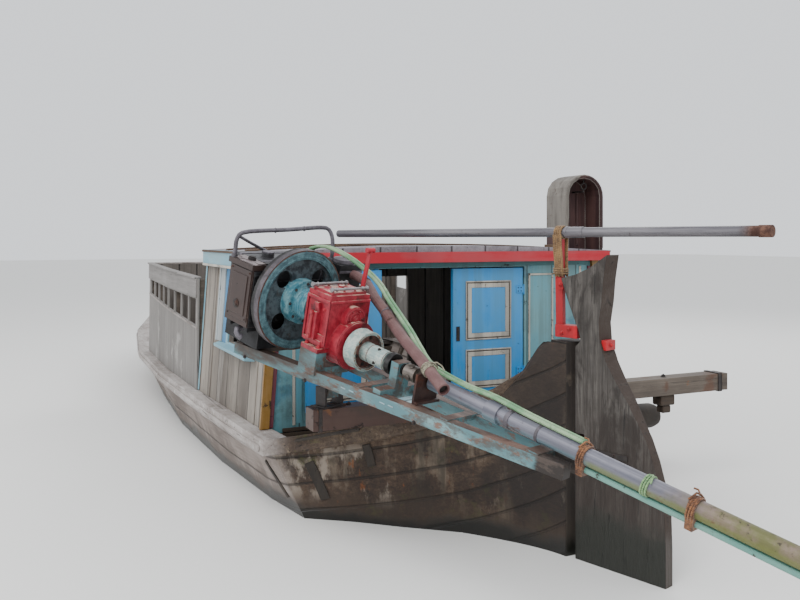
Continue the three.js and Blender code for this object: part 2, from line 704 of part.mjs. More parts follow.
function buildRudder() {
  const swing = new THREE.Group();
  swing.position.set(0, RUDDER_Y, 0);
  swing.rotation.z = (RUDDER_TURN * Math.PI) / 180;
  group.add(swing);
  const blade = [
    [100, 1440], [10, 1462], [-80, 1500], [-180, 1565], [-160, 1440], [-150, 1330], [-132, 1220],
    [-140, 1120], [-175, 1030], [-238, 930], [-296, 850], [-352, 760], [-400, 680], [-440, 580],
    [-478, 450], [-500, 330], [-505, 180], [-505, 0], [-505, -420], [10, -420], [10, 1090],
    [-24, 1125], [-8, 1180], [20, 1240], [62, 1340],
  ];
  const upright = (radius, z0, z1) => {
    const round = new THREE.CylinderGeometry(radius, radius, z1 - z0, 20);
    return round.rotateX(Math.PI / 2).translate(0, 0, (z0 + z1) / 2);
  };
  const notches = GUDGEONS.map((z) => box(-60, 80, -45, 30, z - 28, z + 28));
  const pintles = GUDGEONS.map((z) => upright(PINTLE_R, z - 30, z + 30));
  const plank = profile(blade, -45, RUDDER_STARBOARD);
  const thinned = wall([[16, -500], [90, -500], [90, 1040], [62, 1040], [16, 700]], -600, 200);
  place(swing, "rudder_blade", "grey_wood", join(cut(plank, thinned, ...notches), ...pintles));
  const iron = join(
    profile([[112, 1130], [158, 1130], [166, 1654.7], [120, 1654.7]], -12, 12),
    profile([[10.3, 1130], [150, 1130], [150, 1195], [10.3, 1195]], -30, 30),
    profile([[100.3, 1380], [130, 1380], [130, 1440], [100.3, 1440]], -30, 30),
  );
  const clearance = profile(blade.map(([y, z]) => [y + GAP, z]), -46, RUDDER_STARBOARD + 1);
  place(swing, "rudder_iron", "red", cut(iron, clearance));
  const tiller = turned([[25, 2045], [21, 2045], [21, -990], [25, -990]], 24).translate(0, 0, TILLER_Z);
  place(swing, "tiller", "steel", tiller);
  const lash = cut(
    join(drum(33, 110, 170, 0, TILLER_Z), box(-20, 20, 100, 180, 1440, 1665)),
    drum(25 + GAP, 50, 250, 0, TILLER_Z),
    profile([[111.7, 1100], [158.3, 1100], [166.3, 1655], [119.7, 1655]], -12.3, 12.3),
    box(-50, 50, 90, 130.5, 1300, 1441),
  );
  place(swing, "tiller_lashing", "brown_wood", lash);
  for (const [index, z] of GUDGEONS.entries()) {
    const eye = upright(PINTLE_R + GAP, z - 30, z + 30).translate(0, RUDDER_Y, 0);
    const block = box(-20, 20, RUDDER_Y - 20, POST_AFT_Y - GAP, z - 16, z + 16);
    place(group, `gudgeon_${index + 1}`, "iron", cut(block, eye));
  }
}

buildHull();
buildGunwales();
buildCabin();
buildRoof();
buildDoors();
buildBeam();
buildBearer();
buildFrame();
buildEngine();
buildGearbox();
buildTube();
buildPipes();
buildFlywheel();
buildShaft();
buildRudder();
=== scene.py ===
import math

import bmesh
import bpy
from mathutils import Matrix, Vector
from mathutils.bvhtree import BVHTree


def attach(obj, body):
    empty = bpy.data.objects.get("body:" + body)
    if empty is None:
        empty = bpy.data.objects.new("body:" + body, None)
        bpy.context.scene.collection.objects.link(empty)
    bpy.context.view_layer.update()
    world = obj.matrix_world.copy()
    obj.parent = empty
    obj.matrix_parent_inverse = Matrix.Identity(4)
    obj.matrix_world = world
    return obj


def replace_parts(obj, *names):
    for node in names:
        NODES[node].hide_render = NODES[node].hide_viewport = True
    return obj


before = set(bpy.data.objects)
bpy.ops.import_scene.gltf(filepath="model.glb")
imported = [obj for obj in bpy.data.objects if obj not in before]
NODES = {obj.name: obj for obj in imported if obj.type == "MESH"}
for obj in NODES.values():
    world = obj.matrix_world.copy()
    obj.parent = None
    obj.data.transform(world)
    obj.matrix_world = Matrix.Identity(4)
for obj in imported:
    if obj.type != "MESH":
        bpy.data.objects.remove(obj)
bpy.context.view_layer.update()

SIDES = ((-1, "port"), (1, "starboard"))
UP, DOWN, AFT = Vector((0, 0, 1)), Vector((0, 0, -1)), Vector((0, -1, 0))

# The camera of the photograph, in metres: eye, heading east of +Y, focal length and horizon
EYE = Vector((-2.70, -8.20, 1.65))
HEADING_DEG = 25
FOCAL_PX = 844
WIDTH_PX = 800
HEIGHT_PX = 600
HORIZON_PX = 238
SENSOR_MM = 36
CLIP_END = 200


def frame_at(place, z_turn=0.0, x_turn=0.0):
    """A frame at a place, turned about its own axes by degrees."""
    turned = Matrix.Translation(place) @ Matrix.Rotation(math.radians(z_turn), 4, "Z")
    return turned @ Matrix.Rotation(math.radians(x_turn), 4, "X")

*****

### JOB
Return all of the data word for word.

### ANSWER FOR THIS EXERCISE
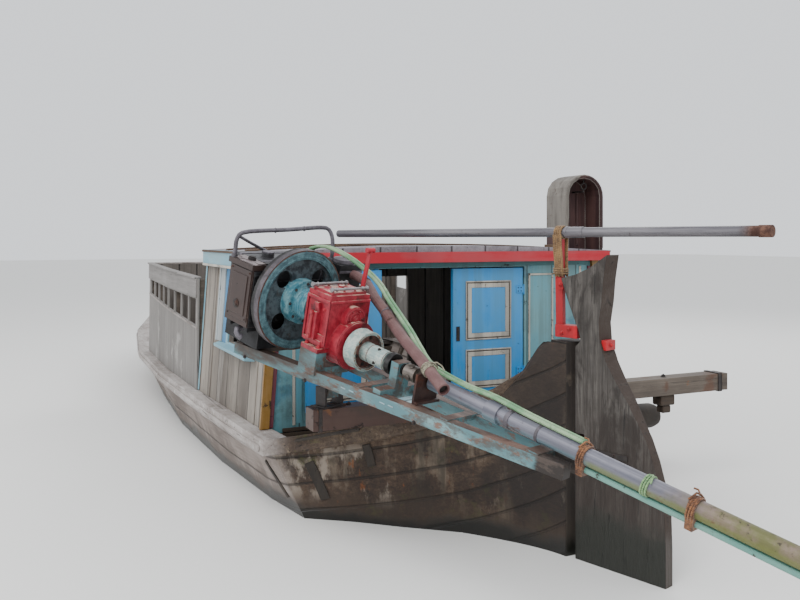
Continue the three.js and Blender code for this object: part 2, from line 704 of part.mjs. More parts follow.
function buildRudder() {
  const swing = new THREE.Group();
  swing.position.set(0, RUDDER_Y, 0);
  swing.rotation.z = (RUDDER_TURN * Math.PI) / 180;
  group.add(swing);
  const blade = [
    [100, 1440], [10, 1462], [-80, 1500], [-180, 1565], [-160, 1440], [-150, 1330], [-132, 1220],
    [-140, 1120], [-175, 1030], [-238, 930], [-296, 850], [-352, 760], [-400, 680], [-440, 580],
    [-478, 450], [-500, 330], [-505, 180], [-505, 0], [-505, -420], [10, -420], [10, 1090],
    [-24, 1125], [-8, 1180], [20, 1240], [62, 1340],
  ];
  const upright = (radius, z0, z1) => {
    const round = new THREE.CylinderGeometry(radius, radius, z1 - z0, 20);
    return round.rotateX(Math.PI / 2).translate(0, 0, (z0 + z1) / 2);
  };
  const notches = GUDGEONS.map((z) => box(-60, 80, -45, 30, z - 28, z + 28));
  const pintles = GUDGEONS.map((z) => upright(PINTLE_R, z - 30, z + 30));
  const plank = profile(blade, -45, RUDDER_STARBOARD);
  const thinned = wall([[16, -500], [90, -500], [90, 1040], [62, 1040], [16, 700]], -600, 200);
  place(swing, "rudder_blade", "grey_wood", join(cut(plank, thinned, ...notches), ...pintles));
  const iron = join(
    profile([[112, 1130], [158, 1130], [166, 1654.7], [120, 1654.7]], -12, 12),
    profile([[10.3, 1130], [150, 1130], [150, 1195], [10.3, 1195]], -30, 30),
    profile([[100.3, 1380], [130, 1380], [130, 1440], [100.3, 1440]], -30, 30),
  );
  const clearance = profile(blade.map(([y, z]) => [y + GAP, z]), -46, RUDDER_STARBOARD + 1);
  place(swing, "rudder_iron", "red", cut(iron, clearance));
  const tiller = turned([[25, 2045], [21, 2045], [21, -990], [25, -990]], 24).translate(0, 0, TILLER_Z);
  place(swing, "tiller", "steel", tiller);
  const lash = cut(
    join(drum(33, 110, 170, 0, TILLER_Z), box(-20, 20, 100, 180, 1440, 1665)),
    drum(25 + GAP, 50, 250, 0, TILLER_Z),
    profile([[111.7, 1100], [158.3, 1100], [166.3, 1655], [119.7, 1655]], -12.3, 12.3),
    box(-50, 50, 90, 130.5, 1300, 1441),
  );
  place(swing, "tiller_lashing", "brown_wood", lash);
  for (const [index, z] of GUDGEONS.entries()) {
    const eye = upright(PINTLE_R + GAP, z - 30, z + 30).translate(0, RUDDER_Y, 0);
    const block = box(-20, 20, RUDDER_Y - 20, POST_AFT_Y - GAP, z - 16, z + 16);
    place(group, `gudgeon_${index + 1}`, "iron", cut(block, eye));
  }
}

buildHull();
buildGunwales();
buildCabin();
buildRoof();
buildDoors();
buildBeam();
buildBearer();
buildFrame();
buildEngine();
buildGearbox();
buildTube();
buildPipes();
buildFlywheel();
buildShaft();
buildRudder();
=== scene.py ===
import math

import bmesh
import bpy
from mathutils import Matrix, Vector
from mathutils.bvhtree import BVHTree


def attach(obj, body):
    empty = bpy.data.objects.get("body:" + body)
    if empty is None:
        empty = bpy.data.objects.new("body:" + body, None)
        bpy.context.scene.collection.objects.link(empty)
    bpy.context.view_layer.update()
    world = obj.matrix_world.copy()
    obj.parent = empty
    obj.matrix_parent_inverse = Matrix.Identity(4)
    obj.matrix_world = world
    return obj


def replace_parts(obj, *names):
    for node in names:
        NODES[node].hide_render = NODES[node].hide_viewport = True
    return obj


before = set(bpy.data.objects)
bpy.ops.import_scene.gltf(filepath="model.glb")
imported = [obj for obj in bpy.data.objects if obj not in before]
NODES = {obj.name: obj for obj in imported if obj.type == "MESH"}
for obj in NODES.values():
    world = obj.matrix_world.copy()
    obj.parent = None
    obj.data.transform(world)
    obj.matrix_world = Matrix.Identity(4)
for obj in imported:
    if obj.type != "MESH":
        bpy.data.objects.remove(obj)
bpy.context.view_layer.update()

SIDES = ((-1, "port"), (1, "starboard"))
UP, DOWN, AFT = Vector((0, 0, 1)), Vector((0, 0, -1)), Vector((0, -1, 0))

# The camera of the photograph, in metres: eye, heading east of +Y, focal length and horizon
EYE = Vector((-2.70, -8.20, 1.65))
HEADING_DEG = 25
FOCAL_PX = 844
WIDTH_PX = 800
HEIGHT_PX = 600
HORIZON_PX = 238
SENSOR_MM = 36
CLIP_END = 200


def frame_at(place, z_turn=0.0, x_turn=0.0):
    """A frame at a place, turned about its own axes by degrees."""
    turned = Matrix.Translation(place) @ Matrix.Rotation(math.radians(z_turn), 4, "Z")
    return turned @ Matrix.Rotation(math.radians(x_turn), 4, "X")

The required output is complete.